My exact impression as well!

I agree, and so many of his messages are implied rather than stated. It is more like dreaming along with the author than reading his words. Gaiman is effortless at this; I have read other authors that had me balking like a mule from the word go. I just couldn't follow their story or give any relevance to their words because they lacked skill in introducing their characters and plot. I resisted and the reading usually came to a grinding halt.
This was my first Gaiman novel and the writer/reader affinity was there from the very first page.

I have never read a book by this Author and probably should read more to understand his writing style.

One of the pleasures of good literature is seeing how the author "did it". As I got close..."
I totally agree,too! "Don't over-analyze it"
I loved this book!





God, yes. I've always looked at it like that, and I think that's where the memory thing comes into it. He has all these distorted memories and seems to only now be dwelling on what they might mean. It's about how children can accept what is plainly occurring, while adults can't get past all the suffering.

The Hempstock's were able to manipulate things (certainly people's memories, and they were able to ensure the narrator's parents had a toothbrush on them) and the varmints are threatened with being removed from the list of created things altogether, so how I understood it they basically changed things retroactively - he died, then they changed it so Lettie tried to protect him, and though she didn't die she was badly hurt.

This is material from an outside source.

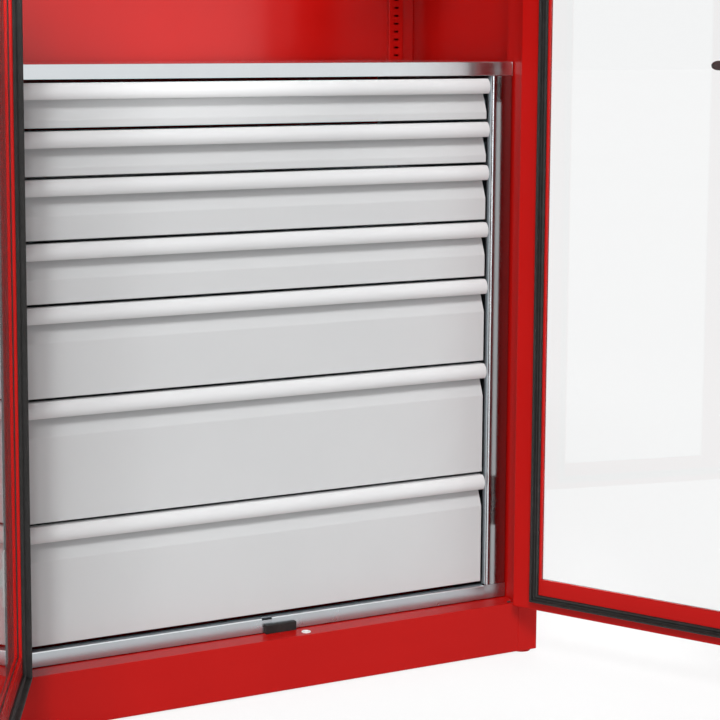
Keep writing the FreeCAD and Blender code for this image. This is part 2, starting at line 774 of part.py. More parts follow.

It's not just Narnia or children's literature; Tolkien is rife with it: the closing of the Shire, the closing of Loth-lorien. Philip Pullman deals beautifully with this theme in The Golden Compass trilogy. Sean Russell's World Without End/Sea Without a Shore has a slightly different take on the reasons to close the paths to magic, but ultimately that same feeling of loss.
The explicit formal closures of the paths of magic found in fantasy echo that real-world realization that you can no longer be the 11 year old you once were, at least not entirely.